::: Stored data

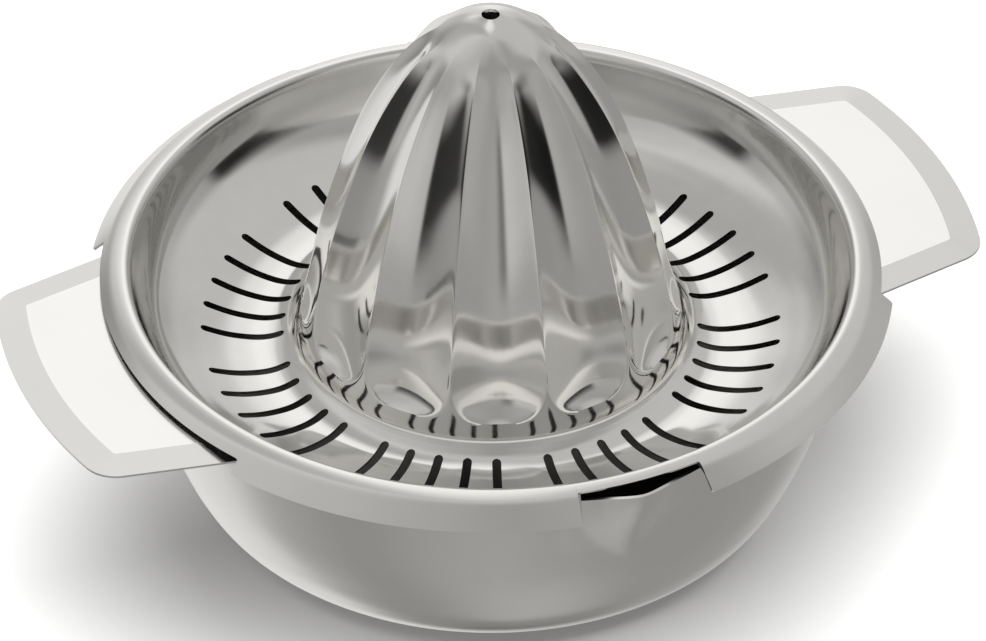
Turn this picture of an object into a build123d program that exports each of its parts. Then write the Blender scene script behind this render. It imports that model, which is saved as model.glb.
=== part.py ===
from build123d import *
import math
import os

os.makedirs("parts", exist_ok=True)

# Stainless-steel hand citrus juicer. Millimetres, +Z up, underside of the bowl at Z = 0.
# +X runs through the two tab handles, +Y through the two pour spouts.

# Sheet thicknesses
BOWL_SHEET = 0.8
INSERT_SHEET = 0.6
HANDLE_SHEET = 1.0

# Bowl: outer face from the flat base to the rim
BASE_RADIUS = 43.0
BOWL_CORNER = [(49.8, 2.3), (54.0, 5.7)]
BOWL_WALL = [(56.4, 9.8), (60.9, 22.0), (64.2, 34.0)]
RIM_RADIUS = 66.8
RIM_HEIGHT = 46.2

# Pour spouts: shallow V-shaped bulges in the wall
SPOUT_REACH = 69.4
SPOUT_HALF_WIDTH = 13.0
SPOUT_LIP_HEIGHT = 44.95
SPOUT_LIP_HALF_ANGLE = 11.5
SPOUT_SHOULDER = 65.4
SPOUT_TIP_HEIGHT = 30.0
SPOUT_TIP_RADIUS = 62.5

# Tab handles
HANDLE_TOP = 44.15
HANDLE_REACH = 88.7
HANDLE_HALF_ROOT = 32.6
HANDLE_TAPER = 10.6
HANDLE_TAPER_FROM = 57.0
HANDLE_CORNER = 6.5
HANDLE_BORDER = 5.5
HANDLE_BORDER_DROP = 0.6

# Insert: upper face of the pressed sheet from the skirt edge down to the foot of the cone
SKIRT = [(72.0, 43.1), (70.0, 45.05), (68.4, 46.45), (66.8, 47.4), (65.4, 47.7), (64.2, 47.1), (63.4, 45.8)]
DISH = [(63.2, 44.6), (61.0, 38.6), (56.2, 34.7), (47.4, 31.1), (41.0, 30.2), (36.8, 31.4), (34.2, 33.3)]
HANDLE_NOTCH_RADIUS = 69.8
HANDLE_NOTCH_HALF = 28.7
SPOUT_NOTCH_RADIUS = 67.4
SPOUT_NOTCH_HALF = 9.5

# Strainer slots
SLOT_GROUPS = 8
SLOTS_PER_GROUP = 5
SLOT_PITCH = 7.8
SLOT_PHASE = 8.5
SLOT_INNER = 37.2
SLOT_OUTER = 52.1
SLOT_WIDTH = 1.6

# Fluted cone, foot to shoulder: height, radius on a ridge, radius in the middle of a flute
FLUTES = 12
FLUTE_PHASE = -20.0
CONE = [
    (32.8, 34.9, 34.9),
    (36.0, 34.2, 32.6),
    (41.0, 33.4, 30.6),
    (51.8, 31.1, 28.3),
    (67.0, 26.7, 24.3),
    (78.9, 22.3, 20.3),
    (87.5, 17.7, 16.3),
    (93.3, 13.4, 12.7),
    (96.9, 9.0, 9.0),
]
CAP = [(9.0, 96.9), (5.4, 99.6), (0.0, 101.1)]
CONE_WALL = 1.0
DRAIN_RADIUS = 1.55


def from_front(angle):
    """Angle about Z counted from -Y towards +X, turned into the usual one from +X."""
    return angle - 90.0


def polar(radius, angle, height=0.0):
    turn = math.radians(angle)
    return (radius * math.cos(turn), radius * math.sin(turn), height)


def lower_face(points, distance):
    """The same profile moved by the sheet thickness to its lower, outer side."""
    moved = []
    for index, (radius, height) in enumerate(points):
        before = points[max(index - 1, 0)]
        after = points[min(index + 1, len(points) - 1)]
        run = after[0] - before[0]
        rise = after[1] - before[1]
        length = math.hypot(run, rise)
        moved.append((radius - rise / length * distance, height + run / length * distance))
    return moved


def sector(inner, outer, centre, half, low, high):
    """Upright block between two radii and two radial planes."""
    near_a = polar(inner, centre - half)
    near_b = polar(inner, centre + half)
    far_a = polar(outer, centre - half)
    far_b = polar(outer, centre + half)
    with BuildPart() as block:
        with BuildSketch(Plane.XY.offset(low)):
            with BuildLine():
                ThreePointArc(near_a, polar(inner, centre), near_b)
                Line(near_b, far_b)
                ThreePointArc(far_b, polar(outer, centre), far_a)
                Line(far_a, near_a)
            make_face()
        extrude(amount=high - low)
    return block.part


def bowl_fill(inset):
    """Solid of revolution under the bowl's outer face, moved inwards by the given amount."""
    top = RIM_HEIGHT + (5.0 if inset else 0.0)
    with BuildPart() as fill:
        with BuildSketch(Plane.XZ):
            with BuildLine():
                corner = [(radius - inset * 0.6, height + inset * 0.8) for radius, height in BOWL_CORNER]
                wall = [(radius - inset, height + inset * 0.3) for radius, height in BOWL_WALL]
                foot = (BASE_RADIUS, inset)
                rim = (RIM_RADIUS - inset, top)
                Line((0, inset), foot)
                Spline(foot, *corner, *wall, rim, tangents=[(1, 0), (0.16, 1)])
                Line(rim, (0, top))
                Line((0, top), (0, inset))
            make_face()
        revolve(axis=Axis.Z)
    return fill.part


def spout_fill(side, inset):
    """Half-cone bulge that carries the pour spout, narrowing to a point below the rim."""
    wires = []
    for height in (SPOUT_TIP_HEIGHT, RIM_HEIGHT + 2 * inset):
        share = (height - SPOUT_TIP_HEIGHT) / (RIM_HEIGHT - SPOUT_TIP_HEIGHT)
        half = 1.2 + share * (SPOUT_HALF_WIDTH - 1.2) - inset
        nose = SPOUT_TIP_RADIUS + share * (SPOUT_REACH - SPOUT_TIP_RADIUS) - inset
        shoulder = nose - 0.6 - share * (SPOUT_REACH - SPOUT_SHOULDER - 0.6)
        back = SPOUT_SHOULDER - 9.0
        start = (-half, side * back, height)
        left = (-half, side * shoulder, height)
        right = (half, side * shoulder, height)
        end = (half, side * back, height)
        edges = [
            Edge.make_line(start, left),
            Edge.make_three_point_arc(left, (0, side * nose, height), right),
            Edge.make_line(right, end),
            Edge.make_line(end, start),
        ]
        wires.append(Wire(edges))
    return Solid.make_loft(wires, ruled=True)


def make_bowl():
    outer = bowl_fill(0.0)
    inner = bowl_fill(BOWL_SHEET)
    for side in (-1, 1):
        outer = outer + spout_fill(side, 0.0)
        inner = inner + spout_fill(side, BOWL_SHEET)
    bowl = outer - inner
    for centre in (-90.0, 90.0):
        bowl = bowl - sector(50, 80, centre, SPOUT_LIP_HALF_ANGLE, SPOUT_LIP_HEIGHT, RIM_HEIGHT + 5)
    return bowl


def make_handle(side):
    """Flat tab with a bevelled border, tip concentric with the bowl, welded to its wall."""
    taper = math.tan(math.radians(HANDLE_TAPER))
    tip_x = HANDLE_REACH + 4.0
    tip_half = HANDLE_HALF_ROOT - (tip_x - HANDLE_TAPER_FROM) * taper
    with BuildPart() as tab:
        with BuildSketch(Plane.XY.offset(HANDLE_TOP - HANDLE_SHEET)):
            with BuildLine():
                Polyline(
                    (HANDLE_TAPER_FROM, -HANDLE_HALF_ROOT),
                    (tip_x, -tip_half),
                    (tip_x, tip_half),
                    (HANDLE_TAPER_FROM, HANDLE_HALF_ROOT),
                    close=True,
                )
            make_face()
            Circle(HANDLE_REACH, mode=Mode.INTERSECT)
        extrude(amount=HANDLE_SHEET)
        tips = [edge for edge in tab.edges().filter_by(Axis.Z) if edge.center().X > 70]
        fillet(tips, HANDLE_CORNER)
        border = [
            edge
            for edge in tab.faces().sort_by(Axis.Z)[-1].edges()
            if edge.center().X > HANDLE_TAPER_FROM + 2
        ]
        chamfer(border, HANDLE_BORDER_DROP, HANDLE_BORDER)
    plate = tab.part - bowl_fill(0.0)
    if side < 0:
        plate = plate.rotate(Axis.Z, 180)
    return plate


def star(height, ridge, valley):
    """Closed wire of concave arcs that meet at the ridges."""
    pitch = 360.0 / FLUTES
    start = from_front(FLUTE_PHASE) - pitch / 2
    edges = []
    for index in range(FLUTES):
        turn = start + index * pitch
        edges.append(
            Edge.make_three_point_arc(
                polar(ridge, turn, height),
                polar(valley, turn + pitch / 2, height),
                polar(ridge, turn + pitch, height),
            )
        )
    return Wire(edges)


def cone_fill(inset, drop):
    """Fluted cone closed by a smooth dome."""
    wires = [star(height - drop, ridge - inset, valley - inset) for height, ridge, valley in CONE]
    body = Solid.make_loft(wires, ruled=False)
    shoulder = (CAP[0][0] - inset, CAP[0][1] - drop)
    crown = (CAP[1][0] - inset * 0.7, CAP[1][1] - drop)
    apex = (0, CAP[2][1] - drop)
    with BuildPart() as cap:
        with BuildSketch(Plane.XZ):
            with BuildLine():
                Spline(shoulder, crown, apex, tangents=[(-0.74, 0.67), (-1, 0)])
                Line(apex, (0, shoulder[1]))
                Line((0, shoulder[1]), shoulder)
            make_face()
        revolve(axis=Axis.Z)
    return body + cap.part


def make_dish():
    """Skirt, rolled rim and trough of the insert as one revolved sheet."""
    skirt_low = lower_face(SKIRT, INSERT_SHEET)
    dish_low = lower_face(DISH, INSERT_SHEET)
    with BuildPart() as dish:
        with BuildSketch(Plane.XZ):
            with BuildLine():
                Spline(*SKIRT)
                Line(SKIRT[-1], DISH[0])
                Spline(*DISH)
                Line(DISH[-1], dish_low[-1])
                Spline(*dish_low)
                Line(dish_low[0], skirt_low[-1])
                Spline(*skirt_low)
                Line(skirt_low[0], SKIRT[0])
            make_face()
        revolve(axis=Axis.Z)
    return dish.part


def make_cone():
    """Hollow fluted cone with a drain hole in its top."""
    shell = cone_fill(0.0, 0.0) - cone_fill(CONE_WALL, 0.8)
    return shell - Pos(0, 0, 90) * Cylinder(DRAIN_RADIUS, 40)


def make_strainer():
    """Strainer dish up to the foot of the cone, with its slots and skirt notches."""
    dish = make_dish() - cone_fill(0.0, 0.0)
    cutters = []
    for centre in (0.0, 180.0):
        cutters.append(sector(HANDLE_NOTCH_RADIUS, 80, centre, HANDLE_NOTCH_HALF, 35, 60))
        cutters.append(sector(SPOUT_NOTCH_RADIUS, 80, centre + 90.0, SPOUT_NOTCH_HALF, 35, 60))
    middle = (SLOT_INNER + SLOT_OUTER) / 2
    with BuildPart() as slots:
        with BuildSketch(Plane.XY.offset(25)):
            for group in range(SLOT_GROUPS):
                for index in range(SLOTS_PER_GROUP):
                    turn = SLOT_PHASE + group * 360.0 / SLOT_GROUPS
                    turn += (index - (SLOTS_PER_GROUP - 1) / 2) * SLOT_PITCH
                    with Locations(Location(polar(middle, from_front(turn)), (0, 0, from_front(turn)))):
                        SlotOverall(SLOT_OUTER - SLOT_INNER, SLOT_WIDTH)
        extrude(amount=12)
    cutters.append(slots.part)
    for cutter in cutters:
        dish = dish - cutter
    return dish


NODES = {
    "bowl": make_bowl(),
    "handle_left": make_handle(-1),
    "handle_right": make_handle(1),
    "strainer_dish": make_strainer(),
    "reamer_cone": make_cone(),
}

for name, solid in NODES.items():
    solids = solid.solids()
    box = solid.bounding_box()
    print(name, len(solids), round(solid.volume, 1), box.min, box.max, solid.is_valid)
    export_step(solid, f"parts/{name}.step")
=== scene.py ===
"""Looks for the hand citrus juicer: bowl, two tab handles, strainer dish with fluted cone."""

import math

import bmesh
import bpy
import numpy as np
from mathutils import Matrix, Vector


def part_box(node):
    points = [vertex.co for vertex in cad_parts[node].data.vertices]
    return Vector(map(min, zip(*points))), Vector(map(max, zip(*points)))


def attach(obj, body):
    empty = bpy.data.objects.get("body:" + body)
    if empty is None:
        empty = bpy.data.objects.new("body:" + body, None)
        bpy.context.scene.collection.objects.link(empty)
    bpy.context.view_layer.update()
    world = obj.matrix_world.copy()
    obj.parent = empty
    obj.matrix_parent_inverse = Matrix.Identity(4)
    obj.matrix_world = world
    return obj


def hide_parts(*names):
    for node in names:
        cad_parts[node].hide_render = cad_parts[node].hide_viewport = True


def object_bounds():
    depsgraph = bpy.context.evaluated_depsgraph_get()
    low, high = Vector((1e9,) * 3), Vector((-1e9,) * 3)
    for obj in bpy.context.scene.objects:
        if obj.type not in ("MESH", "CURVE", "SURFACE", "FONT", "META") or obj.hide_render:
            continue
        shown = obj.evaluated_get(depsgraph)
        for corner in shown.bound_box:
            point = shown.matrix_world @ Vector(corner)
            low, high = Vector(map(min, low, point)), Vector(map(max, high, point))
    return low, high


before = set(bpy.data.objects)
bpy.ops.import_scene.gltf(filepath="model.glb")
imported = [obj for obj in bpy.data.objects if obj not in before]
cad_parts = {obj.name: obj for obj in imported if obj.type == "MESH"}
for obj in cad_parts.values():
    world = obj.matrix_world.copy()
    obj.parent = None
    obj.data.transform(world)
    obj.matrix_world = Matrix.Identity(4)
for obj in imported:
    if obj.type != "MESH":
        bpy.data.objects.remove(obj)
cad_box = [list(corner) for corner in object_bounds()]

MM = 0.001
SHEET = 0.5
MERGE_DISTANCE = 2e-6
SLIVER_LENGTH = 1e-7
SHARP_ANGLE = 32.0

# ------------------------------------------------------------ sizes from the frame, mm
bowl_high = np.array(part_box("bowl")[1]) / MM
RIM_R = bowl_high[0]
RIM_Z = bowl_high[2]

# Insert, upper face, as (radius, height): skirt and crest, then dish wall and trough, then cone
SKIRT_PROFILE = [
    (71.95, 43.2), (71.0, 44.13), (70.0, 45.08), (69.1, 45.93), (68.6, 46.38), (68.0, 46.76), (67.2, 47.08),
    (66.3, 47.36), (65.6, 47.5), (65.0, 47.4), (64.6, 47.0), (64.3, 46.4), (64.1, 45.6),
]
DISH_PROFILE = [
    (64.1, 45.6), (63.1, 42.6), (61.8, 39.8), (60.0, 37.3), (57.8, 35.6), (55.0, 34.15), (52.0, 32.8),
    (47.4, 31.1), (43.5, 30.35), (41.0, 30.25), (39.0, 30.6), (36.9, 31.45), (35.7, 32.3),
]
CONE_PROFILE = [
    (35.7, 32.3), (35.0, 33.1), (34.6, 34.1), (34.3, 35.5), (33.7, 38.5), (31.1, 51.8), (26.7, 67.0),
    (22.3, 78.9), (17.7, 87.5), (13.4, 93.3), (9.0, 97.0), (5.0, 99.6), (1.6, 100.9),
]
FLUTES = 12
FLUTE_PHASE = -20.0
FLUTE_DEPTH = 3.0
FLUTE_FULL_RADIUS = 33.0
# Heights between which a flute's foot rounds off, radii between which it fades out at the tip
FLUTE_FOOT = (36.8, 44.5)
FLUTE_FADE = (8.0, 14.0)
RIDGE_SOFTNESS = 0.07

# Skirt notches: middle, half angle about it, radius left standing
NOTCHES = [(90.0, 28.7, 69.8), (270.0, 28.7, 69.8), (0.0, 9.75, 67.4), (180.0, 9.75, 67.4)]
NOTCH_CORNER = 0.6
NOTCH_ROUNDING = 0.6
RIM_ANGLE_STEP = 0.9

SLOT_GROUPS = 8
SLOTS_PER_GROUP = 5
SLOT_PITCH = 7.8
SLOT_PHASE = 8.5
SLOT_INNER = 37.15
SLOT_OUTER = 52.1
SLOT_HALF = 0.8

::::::

Repeat, unchanged, every line from the one that contains "for name, solid" to the one that contains "points = [vertex.co", including both, and no other line.

for name, solid in NODES.items():
    solids = solid.solids()
    box = solid.bounding_box()
    print(name, len(solids), round(solid.volume, 1), box.min, box.max, solid.is_valid)
    export_step(solid, f"parts/{name}.step")
=== scene.py ===
"""Looks for the hand citrus juicer: bowl, two tab handles, strainer dish with fluted cone."""

import math

import bmesh
import bpy
import numpy as np
from mathutils import Matrix, Vector


def part_box(node):
    points = [vertex.co for vertex in cad_parts[node].data.vertices]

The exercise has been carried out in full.